◆ **Supplied records**
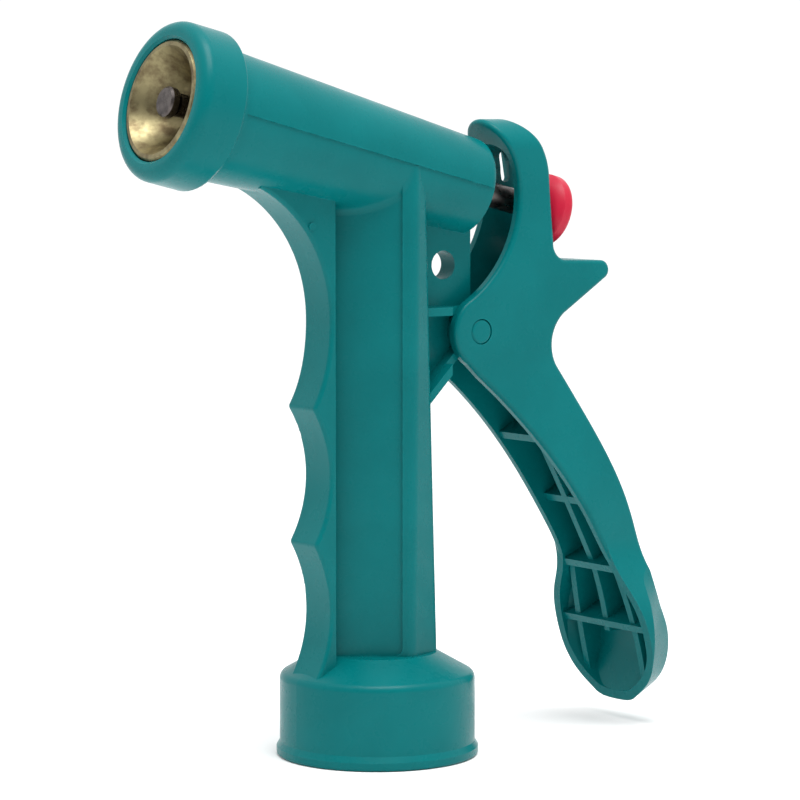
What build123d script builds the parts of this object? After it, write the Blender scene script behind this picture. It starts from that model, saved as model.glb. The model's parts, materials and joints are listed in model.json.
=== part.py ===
from build123d import *
import os
from math import cos, radians, sin, sqrt

# A pistol-grip hose spray nozzle with a rear lever, in millimetres.
#
# The origin is the centre of the hose collar's lower face. +Z runs up the grip, +X points
# the way the water leaves, and the XZ plane is the plane of symmetry.

# ------------------------------------------------------------------ driving dimensions
# Hose collar, for the 3/4 inch garden hose thread
COLLAR_RADIUS = 19.0
COLLAR_LIP_RADIUS = 19.65
COLLAR_SIDE_TOP = 15.9
COLLAR_CROWN = 20.1
COLLAR_CROWN_RADIUS = 11.6
COLLAR_EDGE = 1.6
LIP_EDGE = 0.7
HOSE_BORE_RADIUS = 13.3
HOSE_BORE_DEPTH = 14.0
HOSE_WASHER_THICKNESS = 3.0
HOSE_WASHER_HOLE = 8.2
HOSE_WASHER_SEAT_RADIUS = 12.9

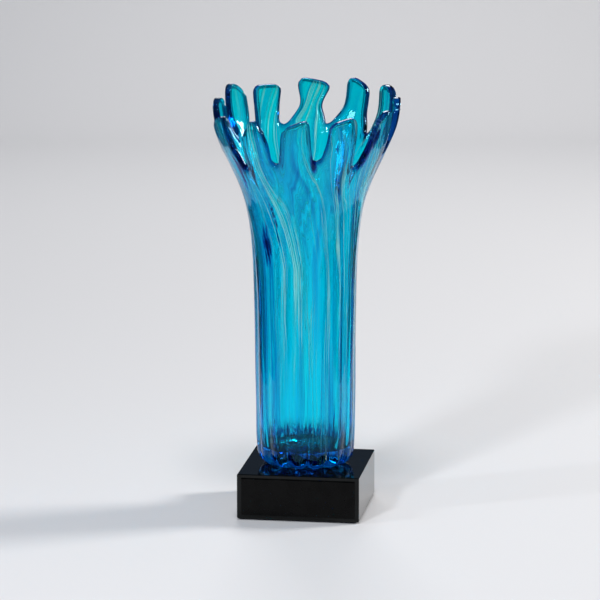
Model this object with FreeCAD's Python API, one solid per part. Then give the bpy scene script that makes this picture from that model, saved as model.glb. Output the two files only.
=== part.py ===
import FreeCAD, Part
import math
import os

from FreeCAD import Vector

# Blown glass award vessel with a crown of twelve pulled fingers. Its ground foot is bonded
# to a black glass block, which carries a blank engraving plate and stands on four pads.
# Lengths are millimetres. The origin is the middle of the resting plane, +Z is up and the
# engraving plate faces -Y. Bearings are degrees from the front, towards +X.

# Base block, sawn from black plate glass, with ground and polished edges
base_width = 101.6
base_height = 37.6
base_edge_bevel = 0.6

# Bumper pads under the block
pad_diameter = 9.5
pad_thickness = 1.2
pad_edge_distance = 9.0

# Engraving plate on the front of the block, and the adhesive film behind it
plate_width = 94.4
plate_height = 31.4
plate_thickness = 1.2
plate_bevel_width = 0.7
plate_bevel_depth = 0.5
tape_thickness = 0.3
tape_margin = 2.0

# Cured adhesive between the ground foot and the block
bond_thickness = 0.3
bond_margin = 1.5

# Vessel wall. The profile of the outer skin rises almost upright from the heel, sweeps out in
# a slow and a quick bend, runs straight, and turns upright again over a zone of a sphere.
foot_radius = 31.0
foot_offset = 0.6
body_radius = 41.4
body_taper_angle = 0.6
heel_height = 13.0
sweep_height = 148.0
slow_bend_radius = 520.0
slow_bend_angle = 6.0
quick_bend_radius = 128.0
quick_bend_angle = 19.0
flare_length = 32.0
tip_upright_length = 40.0
wall_thickness = 4.8
floor_thickness = 15.0
floor_corner = 11.0
inside_chords = 3

# Optic ribs from the dip mould
rib_count = 14
rib_bearing = -2.0
rib_columns = 4
heel_rib_depth = 2.8
body_rib_depth = 1.3

# Crown. The tips and notches are higher at the back than at the front.
crown_height = 311.5
rim_slant = 15.0
notch_height = 274.0
notch_gap = 6.5
finger_width = 26.0
rim_polish = 1.5
outline_overrun = 2.0
foot_grind = 0.5
hand_lean_angle = 0.25

# Fingers, one after the other round the rim from the front towards +X, each with the notch
# that follows it. The shares are of the finger width.
finger_bearings = [2.7, 33.1, 65.8, 98.5, 121.5, 151.5, 181.8, 212.5, 237.5, 257.0, 302.1, 334.1]
tip_rise_shares = [0.0, 0.04, -0.06, 0.1, 0.2, 0.1, 0.03, -0.05, 0.12, -0.05, -0.2, -0.01]
tip_width_shares = [0.94, 0.96, 0.88, 0.8, 1.0, 0.84, 1.1, 1.0, 0.9, 0.7, 0.86, 0.74]
waist_width_shares = [1.02, 1.0, 0.92, 0.84, 0.86, 0.84, 0.72, 0.88, 0.94, 0.76, 0.92, 0.98]
tip_slant_shares = [0.32, 0.2, 0.38, 0.15, 0.15, 0.3, 0.18, 0.02, 0.36, 0.1, 0.3, 0.15]
tip_peak_shares = [0.0, 0.02, 0.05, 0.15, 0.12, 0.05, 0.0, 0.0, 0.12, 0.2, 0.05, 0.3]
notch_rise_shares = [0.16, -0.23, 0.0, -0.1, -0.1, 0.05, 0.04, 0.0, 0.0, -0.1, -0.28, 0.05]
notch_shift_shares = [-0.04, 0.0, 0.0, 0.0, 0.05, 0.28, 0.3, 0.1, 0.0, 0.0, 0.0, -0.09]

# Half of a finger's outline, from its root to the middle of its tip: how far up it lies, how
# far it has gone from the waist's width to the tip's, and the part of that width it takes.
outline_rise_shares = [0.03, 0.24, 0.5, 0.76, 0.97, 1.01, 1.01]
outline_tip_shares = [0.0, 0.0, 0.1, 0.75, 1.0, 1.0, 1.0]
outline_width_shares = [1.0, 1.0, 1.0, 1.0, 1.0, 0.62, 0.0]
notch_dip_share = 0.3

# Rings of the ribbed body: the heel's roll, then the ribs' fading along the slow bend
heel_rise_shares = [0.04, 0.18, 0.5, 1.0]
heel_radius_shares = [0.36, 0.78, 0.97, 1.0]
heel_rib_shares = [0.6, 1.0, 1.0, 0.5]
fade_shares = [0.0, 0.33, 0.67]

base_bottom = pad_thickness
base_top = base_bottom + base_height
foot_plane = base_top + bond_thickness
full_turn = 360.0
vertical = Vector(0, 0, 1)

# Legs of the wall's profile: a length and no turn, or a radius and the turn outward. The
# bend with no radius is centred on the axis.
taper = math.radians(body_taper_angle)
straight = [((sweep_height - heel_height) / math.cos(taper), 0)]
slow_bend = [(slow_bend_radius, slow_bend_angle)]
crown_legs = [
    (quick_bend_radius, quick_bend_angle),
    (flare_length, 0),
    (None, -body_taper_angle - slow_bend_angle - quick_bend_angle),
    (tip_upright_length, 0),
]


def walk(radius, height, angle, legs, depth):
    """Follow the legs at a depth under the skin, and list where each one starts and ends."""
    steps = []
    for size, turn in legs:
        if turn == 0:
            centre = None
            far_radius = radius + size * math.sin(angle)
            far_height = height + size * math.cos(angle)
            far_angle = angle
        else:
            side = math.copysign(1, turn)
            size = radius / math.cos(angle) if size is None else size + side * depth
            centre = (radius + side * size * math.cos(angle), height - side * size * math.sin(angle))
            far_angle = angle + math.radians(turn)
            far_radius = centre[0] - side * size * math.cos(far_angle)
            far_height = centre[1] + side * size * math.sin(far_angle)
        steps.append((radius, height, angle, size, turn, centre, far_radius, far_height, far_angle))
        radius, height, angle = far_radius, far_height, far_angle
    return steps


skin_steps = walk(body_radius, heel_height, taper, straight + slow_bend + crown_legs, 0)
crown_start = len(straight + slow_bend)


def skin_at(level):
    """Radius and slope of the outer skin at a height above the foot."""
    for radius, height, angle, size, turn, centre, far_radius, far_height, far_angle in skin_steps:
        if level <= far_height:
            break
    if centre is None:
        along = (level - height) / math.cos(angle)
        return radius + along * math.sin(angle), angle
    side = math.copysign(1, turn)
    slope = math.asin(max(-1, min(1, side * (level - centre[1]) / size)))
    return centre[0] - side * size * math.cos(slope), slope


def chords(points):
    return [Part.makeLine(start, end) for start, end in zip(points, points[1:])]


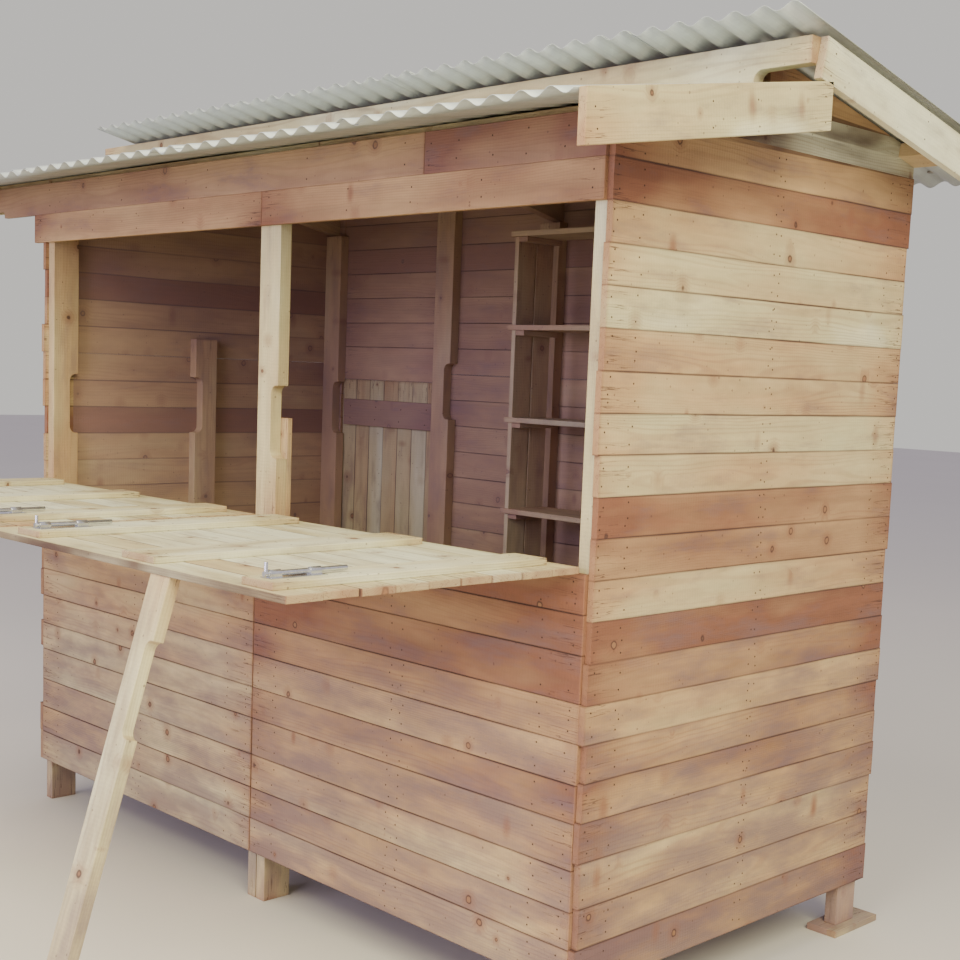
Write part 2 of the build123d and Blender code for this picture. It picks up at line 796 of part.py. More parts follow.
with BuildPart() as door_ledges:
    for top in ledge_tops:
        block(door_left + ledge_side, leaf_y - ledge_t, top - ledge_w,
              door_w - 2 * ledge_side, ledge_t, ledge_w)
save(door_ledges, "door_ledges")

hinge_x = leaf_right + door_clear / 2
barrel_reach = hinge_r + hinge_play
door_hinge_y = leaf_y + leaf_t + barrel_reach
plate_reach = sqrt(barrel_reach**2 - (barrel_reach - hinge_plate_t) ** 2)
door_hinge_heights = (ledge_tops[1] - hinge_l, ledge_tops[0] - hinge_l)
with BuildPart() as door_hinges:
    for z in door_hinge_heights:
        block(hinge_x, y_back, z, hinge_leaf, fixed_plate_t, hinge_l)
        block(hinge_x, y_back, z, hinge_r, door_hinge_y - y_back, hinge_l)
        with Locations((hinge_x, door_hinge_y, z)):
            Cylinder(hinge_r, hinge_l, align=(Align.CENTER, Align.CENTER, Align.MIN))
save(door_hinges, "door_hinges")

with BuildPart() as door_leaves:
    for z in door_hinge_heights:
        block(hinge_x - plate_reach - hinge_leaf, leaf_y + leaf_t, z,
              hinge_leaf, hinge_plate_t, hinge_l)
save(door_leaves, "door_hinge_leaves")

# Shelf unit in the back right corner: slat uprights, cleats and shelves.
shelf_front = y_inner - shelf_d
slat_rear_y = y_inner - rail_d - slat_w
shelf_heights = [shelf_top - i * shelf_step for i in range(shelf_count)]
slat_top = shelf_top - shelf_t
with BuildPart() as shelf_uprights:
    for x in (shelf_left, x_in_right - slat_t):
        for y in (shelf_front, slat_rear_y):
            block(x, y, floor_z, slat_t, slat_w, slat_top - floor_z)
save(shelf_uprights, "shelf_uprights")

cleat_l = slat_rear_y + slat_w - shelf_front
with BuildPart() as shelf_cleats:
    for top in shelf_heights:
        for x in (shelf_left + slat_t, x_in_right - slat_t - cleat_w):
            block(x, shelf_front, top - 2 * shelf_t, cleat_w, cleat_l, shelf_t)
save(shelf_cleats, "shelf_cleats")

# Each shelf fits between the uprights and runs past them in front. The top one lies over them.
with BuildPart() as shelves:
    for top in shelf_heights[1:]:
        block(shelf_left + slat_t, shelf_front, top - shelf_t,
              shelf_w - 2 * slat_t, cleat_l, shelf_t)
        block(shelf_left - shelf_lip, shelf_front - shelf_lip, top - shelf_t,
              shelf_w + shelf_lip, shelf_lip, shelf_t)
    block(shelf_left - shelf_lip, shelf_front - shelf_lip, slat_top,
          shelf_w + shelf_lip, cleat_l + shelf_lip, shelf_t)
save(shelves, "shelves")
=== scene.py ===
import json
import random
from math import atan2, ceil, cos, fsum, pi, radians, sin

import bmesh
import bpy
from bpy.props import FloatProperty, FloatVectorProperty, IntProperty, PointerProperty
from mathutils import Matrix, Vector

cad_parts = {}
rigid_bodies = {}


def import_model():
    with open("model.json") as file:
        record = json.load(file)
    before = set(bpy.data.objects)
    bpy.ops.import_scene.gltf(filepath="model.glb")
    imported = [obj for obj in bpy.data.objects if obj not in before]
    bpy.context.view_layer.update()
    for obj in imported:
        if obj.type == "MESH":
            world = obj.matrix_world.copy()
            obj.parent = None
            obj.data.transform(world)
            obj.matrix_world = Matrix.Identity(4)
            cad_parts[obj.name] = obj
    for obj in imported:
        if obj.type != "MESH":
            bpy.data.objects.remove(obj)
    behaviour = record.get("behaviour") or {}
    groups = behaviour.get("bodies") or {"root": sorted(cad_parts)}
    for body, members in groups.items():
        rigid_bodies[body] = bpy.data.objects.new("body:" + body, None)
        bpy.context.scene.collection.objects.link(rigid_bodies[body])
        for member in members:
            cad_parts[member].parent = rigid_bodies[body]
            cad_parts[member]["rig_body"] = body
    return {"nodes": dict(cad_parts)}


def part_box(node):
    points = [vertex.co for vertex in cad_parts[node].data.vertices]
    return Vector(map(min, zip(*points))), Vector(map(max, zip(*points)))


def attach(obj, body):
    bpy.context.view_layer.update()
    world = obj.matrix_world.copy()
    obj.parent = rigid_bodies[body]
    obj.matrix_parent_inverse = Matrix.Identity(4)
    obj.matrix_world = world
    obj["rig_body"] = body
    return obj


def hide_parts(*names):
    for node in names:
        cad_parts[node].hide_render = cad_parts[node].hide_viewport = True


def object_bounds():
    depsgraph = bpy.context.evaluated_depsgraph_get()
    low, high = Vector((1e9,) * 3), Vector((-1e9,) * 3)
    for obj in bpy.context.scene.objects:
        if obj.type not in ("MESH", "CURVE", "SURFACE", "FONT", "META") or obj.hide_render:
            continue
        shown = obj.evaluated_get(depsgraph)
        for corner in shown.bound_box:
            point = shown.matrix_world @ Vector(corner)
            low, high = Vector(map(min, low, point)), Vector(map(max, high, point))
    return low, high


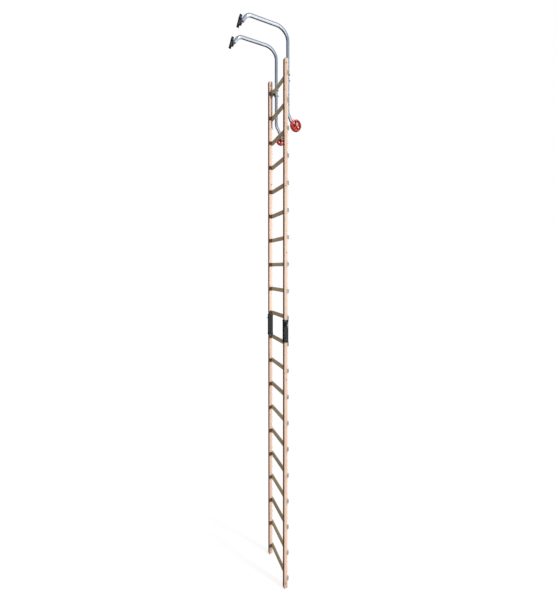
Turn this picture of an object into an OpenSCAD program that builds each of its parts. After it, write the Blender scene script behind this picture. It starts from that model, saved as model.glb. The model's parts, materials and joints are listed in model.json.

◆ **Directive**
Your output shall consist solely of the lines from the line with "# Each shelf" to the line with "record = json.load(file)", reproduced exactly, both ends included.

◆ **Task answer**
# Each shelf fits between the uprights and runs past them in front. The top one lies over them.
with BuildPart() as shelves:
    for top in shelf_heights[1:]:
        block(shelf_left + slat_t, shelf_front, top - shelf_t,
              shelf_w - 2 * slat_t, cleat_l, shelf_t)
        block(shelf_left - shelf_lip, shelf_front - shelf_lip, top - shelf_t,
              shelf_w + shelf_lip, shelf_lip, shelf_t)
    block(shelf_left - shelf_lip, shelf_front - shelf_lip, slat_top,
          shelf_w + shelf_lip, cleat_l + shelf_lip, shelf_t)
save(shelves, "shelves")
=== scene.py ===
import json
import random
from math import atan2, ceil, cos, fsum, pi, radians, sin

import bmesh
import bpy
from bpy.props import FloatProperty, FloatVectorProperty, IntProperty, PointerProperty
from mathutils import Matrix, Vector

cad_parts = {}
rigid_bodies = {}


def import_model():
    with open("model.json") as file:
        record = json.load(file)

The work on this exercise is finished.